A natureza é, por conseguinte a última das causas das coisas corporais e sensíveis. Contém as razões e os poderes com os quais governa os seres mundanos. É uma deusa por ser deificada, embora seja destituída da subsistência de uma divindade. Como ensina o Oráculo Caldeu, a Natureza está "suspensa nas costas da Deusa". Proclo resume a discussão asseverando que, para Platão, a natureza é uma essência incorpórea, inseparável dos corpos, contendo as razões e os princípios produtivos dos entes naturais, mas incapaz de perceber a si mesma. 

Resta evidente que o diálogo versa sobre temas físicos. Como a filosofia é dividida entre a teoria concernente aos inteligíveis e a teoria acerca das naturezas mundanas, dado que há um mundo inteligível e um mundo sensível, Proclo considera que o Parmênides trata dos entes inteligíveis e o Timeu trata das naturezas mundanas. No entanto, nem o primeiro omite inteiramente a teoria sobre as coisas mundanas e nem o segundo omite inteiramente a teoria sobre os inteligíveis. Os sensíveis estão nos inteligíveis paradigmaticamente e os inteligíveis estão nos sensíveis iconicamente. 
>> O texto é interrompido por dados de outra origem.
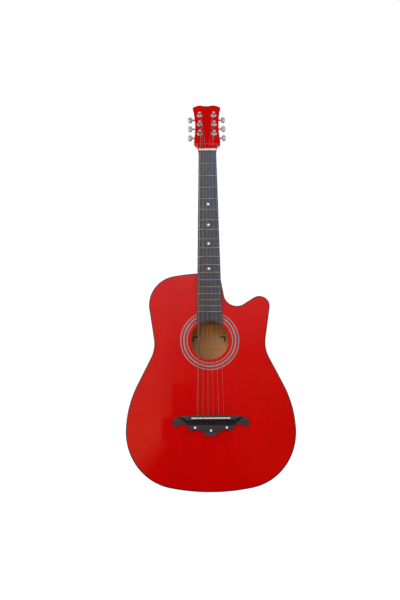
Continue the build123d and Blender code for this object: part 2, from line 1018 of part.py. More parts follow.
def gear_screw():
    top = gear_centre() - gear_width / 2
    head = Pos(0, 0, top - 0.6) * Cylinder(2.6, 1.2)
    head = fillet(head.edges().sort_by(Axis.Z)[0], 0.6)
    shank = Pos(0, 0, top + 1.5) * Cylinder(0.9, 3)
    slot = Pos(0, 0, top - 1.2) * Box(4, 0.6, 1.2)
    return head + shank - slot


def worm_thread():
    # right-handed trapezoid thread along Z, with a gap facing the wheel at the middle
    lead = worm_lead
    height = 2 * worm_half_length
    inner = worm_core_radius - 0.1
    path = Helix(pitch=lead, height=height, radius=inner)
    profile = Plane(origin=(inner, 0, 0), x_dir=(1, 0, 0), z_dir=(0, 1, 0)) * make_face(
        Polyline(
            (0, -thread_root_half),
            (worm_outer_radius - inner, -thread_tip_half),
            (worm_outer_radius - inner, thread_tip_half),
            (0, thread_root_half),
            close=True,
        )
    )
    return sweep(profile, path=path, is_frenet=True)


def worm():
    # built along Z about its middle, then laid along X
    thread = Pos(0, 0, -worm_half_length) * worm_thread()
    core_half = ear_offsets[1] - ear_thickness / 2 - worm_end_float
    core_low = ear_offsets[0] + ear_thickness / 2 + worm_end_float
    core = Pos(0, 0, (core_half + core_low) / 2) * Cylinder(
        worm_core_radius, core_half - core_low
    )
    tail_low = ear_offsets[0] - ear_thickness / 2 - 2 * worm_end_float
    tail = Pos(0, 0, (tail_low + core_low) / 2) * Cylinder(
        shaft_radius, core_low - tail_low
    )
    end = button_x - post_x + button_width / 4
    shaft = Pos(0, 0, (core_half + end) / 2) * Cylinder(shaft_radius, end - core_half)
    return core + thread + tail + shaft


def place_worm(shape, d):
    # the gap of the thread that should take the wheel's tooth faces -Y at the middle
    middle = Pos(post_x, d + worm_distance, gear_centre())
    return middle * Rot(0, 90, 0) * Rot(0, 0, worm_phase) * shape


def button(d):
    face = Ellipse(button_width / 2, button_length / 2)
    body = extrude(face, amount=button_thickness / 2, both=True)
    body = fillet(body.edges(), button_edge)
    middle = Pos(button_x, d + worm_distance, gear_centre())
    collar_x = -button_width / 2 - button_collar_length / 2 + 1.0
    collar = Pos(collar_x, 0, 0) * Rot(0, 90, 0) * Cylinder(
        button_collar_radius, button_collar_length + 2
    )
    shaft_end = button_width / 4
    bore = Pos(shaft_end - 15, 0, 0) * Rot(0, 90, 0) * Cylinder(shaft_radius, 30)
    return middle * (body + collar - bore)


def coil_rings(diameter):
    # the string's turns on its post: rings that sink a little into a thin sleeve
    radius = diameter / 2
    low = coil_start_height
    pitch = diameter * coil_pitch_share
    rings = []
    for turn in range(coil_turns):
        z = low + radius + turn * pitch
        rings.append(Pos(0, 0, z) * Torus(post_radius + radius, radius))
    sleeve_low = low + radius * 0.6
    sleeve_high = low + radius + (coil_turns - 1) * pitch + radius * 0.4
    middle = Pos(0, 0, (sleeve_low + sleeve_high) / 2)
    sleeve = middle * Cylinder(post_radius + radius, sleeve_high - sleeve_low)
    whole = join(rings) + sleeve
    return whole - Cylinder(post_radius, 60)


def string_post(number):
    # heaviest three to the -X side from the lowest post up, the others from the top down
    if number < 3:
        return -1, post_rows[number]
    return 1, post_rows[5 - number]


# ---- strings
def head_point(x, d, height):
    place = head_plane()
    point = place.origin + place.x_dir * x + place.y_dir * d + place.z_dir * height
    return point


def string_end(number):
    # where the string stops, just short of its first turn on the post
    side, d_post = string_post(number)
    radius = string_diameters[number] / 2
    turn_radius = post_radius + radius
    start = (string_x(number, nut_spacing), nut_bearing - nut_length)
    centre = (side * post_x, d_post)
    away = (start[0] - centre[0], start[1] - centre[1])
    distance = hypot(*away)
    swing = acos(turn_radius / distance) * (1 if side > 0 else -1)
    base = atan2(away[1], away[0])
    touch = (
        centre[0] + turn_radius * cos(base - swing),
        centre[1] + turn_radius * sin(base - swing),
    )
    run = hypot(touch[0] - start[0], touch[1] - start[1])
    clear = turn_radius + 2 * radius + coil_gap
    stop = sqrt(clear**2 - turn_radius**2)
    share = (run - stop) / run
    x = start[0] + (touch[0] - start[0]) * share
    d = start[1] + (touch[1] - start[1]) * share
    return head_point(x, d, coil_start_height + radius)


def saddle_wrap_radius(number):
    # the string bends over the saddle's crown about the crown's own middle
    return saddle_thickness / 2 + string_diameters[number] / 2 + string_lift


def string_points(number):
    radius = string_diameters[number] / 2
    x_low = string_x(number, saddle_spacing)
    x_nut = string_x(number, nut_spacing)
    hole_z = trough_low_z + 0.8
    wrap = saddle_wrap_radius(number)
    crown_height = saddle_height - saddle_thickness / 2 + wrap
    climb = atan2(crown_height - string_hole_height, saddle_z - hole_z)
    nut_height_here = nut_slot_height + radius + string_lift
    return [
        Vector(x_low, face_y - string_hole_height, ball_top_z() - ball_length / 2),
        Vector(x_low, face_y - string_hole_height, hole_z),
        Vector(x_low, face_y - crown_height, saddle_z - wrap * tan(climb / 2)),
        Vector(x_nut, face_y - nut_height_here, nut_z + nut_bearing),
        string_end(number),
    ]


def guitar_string(number):
    radius = string_diameters[number] / 2
    points = string_points(number)
    bends = [string_bend_radius, saddle_wrap_radius(number), string_bend_radius]
    path = FilletPolyline(*points, radius=bends)
    start = Plane(origin=points[0], z_dir=points[1] - points[0])
    wire = sweep(start * Circle(radius), path=path)
    x = points[0].X
    ball_y = points[0].Y
    z0 = ball_top_z() - ball_length
    ball = rod_along_z(x, ball_y, z0, ball_top_z(), ball_radius)
    return wire + ball


def export(name, shape):
    export_step(shape, os.path.join("parts", name + ".step"))


def build_all():
    export("top", make_top())
    export("back", make_back())
    export("bindings", make_bindings())
    export("side_bass", make_side(-1))
    export("side_treble", make_side(1))
    export("neck_block", make_neck_block())
    export("tail_block", make_tail_block())
    export("linings", make_linings())
    export("top_braces", make_top_braces())
    export("back_braces", make_back_braces())
    export("bridge_plate", make_bridge_plate())
    export("rosette", make_rosette())
    export("label", make_label())
    export("bridge", make_bridge())
    export("saddle", saddle_solid())
    export("bridge_bolts", make_bridge_bolts())
    export("bridge_caps", make_bridge_caps())
    export("neck", make_neck())
    export("heel_cap", make_heel_cap())
    export("neck_bolts", make_neck_bolts())
    export("truss_rod", make_truss_rod())
    export("fingerboard", make_fingerboard())
    export("frets", make_frets())
    export("fret_markers", make_fret_markers())
    export("nut", make_nut())
    export("tuner_plates", make_tuner_plates())
    export("plate_screws", make_plate_screws())
    export("bushings", make_bushings())
    strings = [guitar_string(number) for number in range(len(string_diameters))]
    export("wound_strings", group(strings[:wound_count]))
    export("plain_strings", group(strings[wound_count:]))

    place = head_plane()
    post = tuner_post()
    wheel = gear_wheel()
    wheel_screw = gear_screw()
    screw = worm()
    for number, diameter in enumerate(string_diameters):
        side, d = string_post(number)
        name = "_" + str(number + 1)
        spot = Pos(side * post_x, d, 0)
        export("post" + name, place * (spot * post))
        wheels = [mirrored(wheel, side), wheel_screw]
        export("gear" + name, group([place * (spot * piece) for piece in wheels]))
        export("string_coil" + name, place * (spot * coil_rings(diameter)))
        export("worm" + name, place * mirrored(place_worm(screw, d), side))
        export("button" + name, place * mirrored(button(d), side))


build_all()
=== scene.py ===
import math

import bmesh
import bpy
from mathutils import Matrix, Vector
from mathutils.bvhtree import BVHTree


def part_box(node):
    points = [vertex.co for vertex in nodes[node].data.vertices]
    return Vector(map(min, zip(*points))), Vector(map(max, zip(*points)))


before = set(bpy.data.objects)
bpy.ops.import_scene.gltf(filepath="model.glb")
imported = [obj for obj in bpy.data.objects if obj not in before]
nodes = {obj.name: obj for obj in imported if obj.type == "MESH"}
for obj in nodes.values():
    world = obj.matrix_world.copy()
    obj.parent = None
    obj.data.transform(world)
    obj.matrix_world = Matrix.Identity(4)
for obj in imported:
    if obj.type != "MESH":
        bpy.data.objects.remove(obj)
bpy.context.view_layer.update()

scene = bpy.context.scene
scene.view_settings.view_transform = "Standard"
print("frame:", len(nodes), "nodes")


# the camera first: low before the body, looking up the neck; degrees, and a lens in millimetres
cameraSetup = {"place": (-0.0214, -0.9603, 0.1970), "pitch": 13.09, "roll": -0.44, "lens": 24.6}


def addCamera(setup):
    data = bpy.data.cameras.new("camera")
    data.lens = setup["lens"]
    camera = bpy.data.objects.new("camera", data)
    scene.collection.objects.link(camera)
    aim = Matrix.Rotation(math.radians(90 + setup["pitch"]), 4, "X")
    roll = Matrix.Rotation(math.radians(setup["roll"]), 4, "Z")
    camera.matrix_world = Matrix.Translation(setup["place"]) @ aim @ roll
    scene.camera = camera


addCamera(cameraSetup)


# small helpers for node trees
def addNode(tree, kind, values=None, **settings):
    made = tree.nodes.new(kind)
    for name, value in settings.items():
        setattr(made, name, value)
    for socket, value in (values or {}).items():
        made.inputs[socket].default_value = value
    return made


def join(tree, start, end):
    tree.links.new(start, end)


def addMath(tree, operation, first, second=0.0, third=0.0, clamp=False):
    made = tree.nodes.new("ShaderNodeMath")
    made.operation = operation
    made.use_clamp = clamp
    for socket, value in zip(made.inputs, (first, second, third)):
        if isinstance(value, (int, float)):
            socket.default_value = value
        else:
            join(tree, value, socket)
    return made.outputs[0]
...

No Timeu a discussão se dá em torno daquilo que é físico, enquanto no Parmênides a discussão se eleva a temas teológicos. Segundo Proclo, o divino Jâmblico estava certo quando dizia que toda a doutrina de Platão estava compreendida nesses dois diálogos. O Timeu ensina que a causa de todas as coisas neste mundo é o Demiurgo, o Parmênides recua a emanação de todos os seres até o Uno.